# QVC at the moment. 'Showroom Shine'?



## bilt-hamber kid (Dec 4, 2007)

I was wondering if anyone had heard of it. Seems.. erm, _great _value?

Cheap too. 

(Correction, Ideal World TV - _don't ask.._)


----------



## vauxhall (Aug 26, 2008)

We`ve heard of this, they have gone through a branding change as it used to be called Pro Shine Spray and Shine, its a waterless wash and wax system which we believe to be full of fillers, its ment to encapsulate the dirt so as not to scratch or mar the surface. We`ve seen it on Ideal World and they use it on heavily soiled cars, but we can`t believe for one minute that this stuff would not scratch the clear coat on such dirty cars, we personally would never touch the stuff.


----------



## bilt-hamber kid (Dec 4, 2007)

I'm watching it now. A dirty old Merc is being 'treated'..


----------



## Ross (Apr 25, 2007)

bilt-hamber kid said:


> I'm watching it now. A dirty old Merc is being 'ruined'..


Which would need alot of this :buffer:


----------



## vauxhall (Aug 26, 2008)

RosswithaOCD said:


> Which would need alot of this :buffer:


:lol::lol::lol::lol::lol:


----------



## Clarkep (Jul 17, 2008)

When you look at the panel after they've wiped it clean they all look very defect free under the lights. I suspect they machine the panels, seal them, then spray them with crap so as to ''fool the customer''.


----------



## Sandro (Mar 16, 2008)

yeah its probably "dirt in a can" and not actually real dirt, it comes off to easy on these programs.


----------



## Jesse74 (Jul 19, 2008)

And what color is the car that they're "treating"?? I'd suspect... hmmm, a light colored one? And what kind of car is it? Surely not a Jap car with butter-coat...


----------



## Cliff (Mar 4, 2007)

Watching it now, it is hilarious :doublesho:lol::lol::lol::lol:


----------



## -Kev- (Oct 30, 2007)

what a load of ****!!!
(they just said that mercedes will valet your car at the same time that a 'technican' is servicing your car):doublesho


----------



## Cliff (Mar 4, 2007)

They are actually advising you to use that stuff on cars that are covered in grit


----------



## silverback (Jun 18, 2008)

anyone else think it would be hilarious to call these up and scrutinise there products and claims, live on air ?


----------



## Cliff (Mar 4, 2007)

silverback said:


> anyone else think it would be hilarious to call these up and scrutinise there products and claims, live on air ?

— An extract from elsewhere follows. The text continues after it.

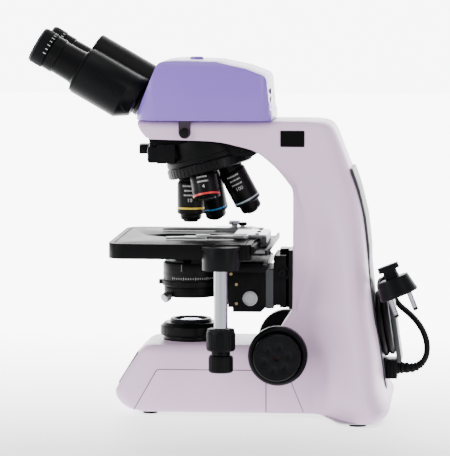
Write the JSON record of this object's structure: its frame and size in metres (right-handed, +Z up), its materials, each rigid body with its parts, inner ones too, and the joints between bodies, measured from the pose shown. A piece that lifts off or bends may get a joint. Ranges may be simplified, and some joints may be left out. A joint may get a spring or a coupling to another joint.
{
  "type": "laboratory microscope",
  "caption": "Upright microscope: pink cast stand, black stage and condenser, rotating nosepiece, inclined binocular on a violet camera head, focus knobs, wound mains lead.",
  "frame": {"origin": "on the table, at the middle of the stand's and head's footprint, without the mains lead", "axes": "+Z up; -X towards the user and the eyepieces; -Y the user's right"},
  "size_m": [0.3838, 0.2302, 0.3681],
  "materials": {
    "pink_paint": "satin enamel",
    "violet_plastic": "glossy moulded plastic",
    "black_paint": "fine textured black enamel",
    "black_plastic": "satin black plastic",
    "grey_plastic": "satin grey plastic",
    "dark_gloss": "dark glossy plastic",
    "rubber": "matt black rubber",
    "anodised": "black anodised",
    "bright_steel": "ground steel",
    "glass": "coated optical glass",
    "mirror": "first-surface mirror",
    "circuit": "green circuit board",
    "cord": "smooth black cable sheath"
  },
  "bodies": {
    "stand": {"base_housing": "pink_paint", "side_panels": "pink_paint", "bottom_plate": "bright_steel", "feet": "rubber", "front_panel": "dark_gloss", "column_housing": "pink_paint", "arm_housing": "pink_paint", "rear_panel": "grey_plastic", "cord_winder": "grey_plastic", "power_inlet": "black_plastic", "illuminator_collar": "anodised", "field_lens": "glass", "lamp_module": "bright_steel", "fold_mirror": "mirror", "power_board": "circuit", "focus_guide": "anodised", "nosepiece_mount": "black_paint", "power_lead": "cord", "lead_hank": "cord", "lead_connector": "black_plastic", "mains_plug": "black_plastic"},
    "switch": {"power_switch": "black_plastic"},
    "dial": {"brightness_dial": "black_plastic"},
    "lock_screw": {"head_lock_screw": "anodised"},
    "field_iris": {"field_iris_ring": "anodised"},
    "filter": {"filter_slider": "black_plastic"},
    "coarse_drive": {"coarse_knobs": "black_plastic", "coarse_shaft": "bright_steel"},
    "fine_drive": {"fine_knobs": "black_plastic", "fine_shaft": "bright_steel"},
    "nosepiece": {"turret": "anodised", "objective_4x": "anodised", "objective_10x": "anodised", "objective_40x": "anodised", "objective_100x": "anodised"},
    "head": {"head_shell": "violet_plastic", "head_dovetail": "bright_steel", "beam_splitter": "glass", "pivot_barrel": "black_paint"},
    "right_tube": {"prism_housing_right": "black_plastic"},
    "left_tube": {"prism_housing_left": "black_plastic"},
    "right_diopter": {"diopter_ring_right": "anodised"},
    "left_diopter": {"diopter_ring_left": "anodised"},
    "right_eyepiece": {"eyepiece_right": "rubber"},
    "left_eyepiece": {"eyepiece_left": "rubber"},
    "focus_carriage": {"focus_block": "black_paint", "focus_rack": "bright_steel", "stage_base": "black_paint"},
    "stage": {"stage_plate": "black_paint", "stage_drive_housing": "black_plastic"},
    "upper_knob": {"stage_knob_upper": "black_plastic"},
    "lower_knob": {"stage_knob_lower": "black_plastic"},
    "holder": {"slide_holder": "bright_steel"},
    "finger": {"spring_finger": "bright_steel"},
    "condenser": {"condenser_carrier": "black_paint", "condenser_body": "anodised"},
    "condenser_iris": {"condenser_iris_ring": "anodised"},
    "right_screw": {"centering_screw_right": "bright_steel"},
    "left_screw": {"centering_screw_left": "bright_steel"},
    "condenser_drive": {"condenser_knob": "black_plastic"}
  },
  "joints": [
    {"name": "switch_rock", "type": "hinge", "parent": "stand", "child": "switch", "pos_m": [-0.0239, 0.044, 0.0245], "axis": [0, 0, 1], "range_deg": [0, 14]},
    {"name": "dial_turn", "type": "hinge", "parent": "stand", "child": "dial", "pos_m": [0.0036, 0.05, 0.054], "axis": [0, 1, 0], "range_deg": [0, 270]},
    {"name": "lock_screw_turn", "type": "hinge", "parent": "stand", "child": "lock_screw", "pos_m": [-0.0284, -0.042, 0.27], "axis": [0, 1, 0], "range_deg": [-360, 0]},
    {"name": "field_iris_turn", "type": "hinge", "parent": "stand", "child": "field_iris", "pos_m": [-0.0264, 0, 0.076], "axis": [0, 0, 1], "range_deg": [-60, 60]},
    {"name": "filter_pull", "type": "slide", "parent": "stand", "child": "filter", "axis": [1, 0, 0], "range_m": [-0.03, 0]},
    {"name": "focus_lift", "type": "slide", "parent": "stand", "child": "focus_carriage", "axis": [0, 0, 1], "range_m": [-0.012, 0.0015]},
    {"name": "coarse_turn", "type": "hinge", "parent": "stand", "child": "coarse_drive", "pos_m": [0.0626, 0, 0.061], "axis": [0, 1, 0], "range_deg": [-16, 116]},
    {"name": "fine_turn", "type": "hinge", "parent": "stand", "child": "fine_drive", "pos_m": [0.0626, 0, 0.061], "axis": [0, 1, 0], "continuous": true},
    {"name": "nosepiece_turn", "type": "hinge", "parent": "stand", "child": "nosepiece", "pos_m": [-0.00747, 0, 0.23407], "axis": [0.2588, 0, -0.9659], "continuous": true},
    {"name": "head_turn", "type": "hinge", "parent": "stand", "child": "head", "pos_m": [-0.0264, 0, 0.2817], "axis": [0, 0, 1], "continuous": true},
    {"name": "right_tube_swing", "type": "hinge", "parent": "head", "child": "right_tube", "pos_m": [-0.0659, 0, 0.307], "axis": [-0.866, 0, 0.5], "range_deg": [-22, 20]},
    {"name": "left_tube_swing", "type": "hinge", "parent": "head", "child": "left_tube", "pos_m": [-0.0659, 0, 0.307], "axis": [-0.866, 0, 0.5], "range_deg": [-20, 22]},
    {"name": "right_diopter_turn", "type": "hinge", "parent": "right_tube", "child": "right_diopter", "pos_m": [-0.07185, -0.032, 0.29669], "axis": [-0.866, 0, 0.5], "range_deg": [-150, 150]},
    {"name": "right_eyepiece_pull", "type": "slide", "parent": "right_tube", "child": "right_eyepiece", "axis": [-0.866, 0, 0.5], "range_m": [0, 0.02]},
    {"name": "left_diopter_turn", "type": "hinge", "parent": "left_tube", "child": "left_diopter", "pos_m": [-0.07185, 0.032, 0.29669], "axis": [-0.866, 0, 0.5], "range_deg": [-150, 150]},
    {"name": "left_eyepiece_pull", "type": "slide", "parent": "left_tube", "child": "left_eyepiece", "axis": [-0.866, 0, 0.5], "range_m": [0, 0.02]},
    {"name": "stage_fore_aft", "type": "slide", "parent": "focus_carriage", "child": "stage", "axis": [1, 0, 0], "range_m": [-0.012, 0.018]},
    {"name": "upper_knob_turn", "type": "hinge", "parent": "stage", "child": "upper_knob", "pos_m": [0.0108, -0.095, 0.08], "axis": [0, 0, 1], "range_deg": [-125, 185]},
    {"name": "holder_travel", "type": "slide", "parent": "stage", "child": "holder", "axis": [0, 1, 0], "range_m": [-0.03, 0.03]},
    {"name": "lower_knob_turn", "type": "hinge", "parent": "stage", "child": "lower_knob", "pos_m": [0.0108, -0.095, 0.056], "axis": [0, 0, 1], "range_deg": [-275, 275]},
    {"name": "finger_swing", "type": "hinge", "parent": "holder", "child": "finger", "pos_m": [-0.0124, -0.0436, 0.17], "axis": [0, 0, 1], "range_deg": [0, 30], "stiffness_Nm_per_rad": 0.02},
    {"name": "condenser_lift", "type": "slide", "parent": "focus_carriage", "child": "condenser", "axis": [0, 0, 1], "range_m": [-0.008, 0]},
    {"name": "condenser_knob_turn", "type": "hinge", "parent": "focus_carriage", "child": "condenser_drive", "pos_m": [0.0334, 0, 0.1109], "axis": [0, 1, 0], "range_deg": [-94, 1]},
    {"name": "condenser_iris_turn", "type": "hinge", "parent": "condenser", "child": "condenser_iris", "pos_m": [-0.0264, 0, 0.123], "axis": [0, 0, 1], "range_deg": [-50, 50]},
    {"name": "right_screw_turn", "type": "hinge", "parent": "condenser", "child": "right_screw", "pos_m": [-0.04337, -0.01697, 0.1135], "axis": [-0.6409, -0.6409, -0.4226], "range_deg": [-360, 0]},
    {"name": "left_screw_turn", "type": "hinge", "parent": "condenser", "child": "left_screw", "pos_m": [-0.04337, 0.01697, 0.1135], "axis": [-0.6409, 0.6409, -0.4226], "range_deg": [-360, 0]}
  ],
  "couplings": [
    {"joint": "coarse_turn", "follows": "focus_lift", "rad_per_m": -166.67},
    {"joint": "left_tube_swing", "follows": "right_tube_swing", "ratio": -1},
    {"joint": "upper_knob_turn", "follows": "stage_fore_aft", "rad_per_m": 175},
    {"joint": "lower_knob_turn", "follows": "holder_travel", "rad_per_m": 157},
    {"joint": "condenser_knob_turn", "follows": "condenser_lift", "rad_per_m": 200}
  ]
}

Would love to see it used under the studio lights on a black panel that actually has grit on it rather than the light dusting of talcum powder or such like that is on the panels / cars that they are demoing!!!!!


----------



## -Kev- (Oct 30, 2007)

just had a "pro valeter" on saying its the best product he's seen:lol::lol:
(what a bunch of cowboys!) for some reason they call it a wash, polish, wax and protectent all in one:wall:


----------



## Ross (Apr 25, 2007)

That really gets on my nerves saying its a "wax polish"


----------



## Guest (Dec 14, 2008)

I'd happily use it for door shuts actually... quite conveniant and quite possibly a lot more kinder than drowning them in APC and water..

What does intrigue me is how it can remove tar and enamel paint but "appears" to not damage the paintwork...

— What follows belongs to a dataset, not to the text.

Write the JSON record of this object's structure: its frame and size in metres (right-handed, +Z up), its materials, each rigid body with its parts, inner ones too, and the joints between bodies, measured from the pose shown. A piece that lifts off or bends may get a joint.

If it removes tar and bugs but isn't as strong as say tar and glue removers - it isn't actually such a bad thing.

Very tempted to buy some just to give it a good testing and see whether it can live upto some of the claims they make, but i'm saving up for an order with bilt hamber :lol:


As a side note - the guy presenting it is a total pain in the backside - bring back the other fella! (now im starting to give off the impression I watch ideal world frequently)


----------



## vauxhall (Aug 26, 2008)

silverback said:


> anyone else think it would be hilarious to call these up and scrutinise there products and claims, live on air ?


We emailed them last time it was on but we never recieved a reply:lol::lol:


----------



## ROBS3 (Oct 31, 2008)

Someone at work recommended this as being 'great'! and said - you don't need all that kit you've got, waste of money etc etc
Hmmm looking at the car park now - a picture says a thousand words as they say ha ha


----------



## impster (May 2, 2007)

I used this (before joining dw obviously!) when it was called Bosun Showroom Shine. To be fair, it wasn't that bad, but in no way was it a wax.

For the very 'casual' car carer, it's ok - had my old 106 oil burner looking minty showroom fresh. If only I had half a mini as well.

And you can use it on a sponge?!??


----------



## DIESEL DAVE (Jul 26, 2007)

impster said:


> I used this (before joining dw obviously!) when it was called Bosun Showroom Shine.


No that was different stuff, it was just a type of polish not a waterless wash and wax.
They had it on one of the other shopping channels a while back Bogof, I don`t think they could give it away at the finish.:lol:


----------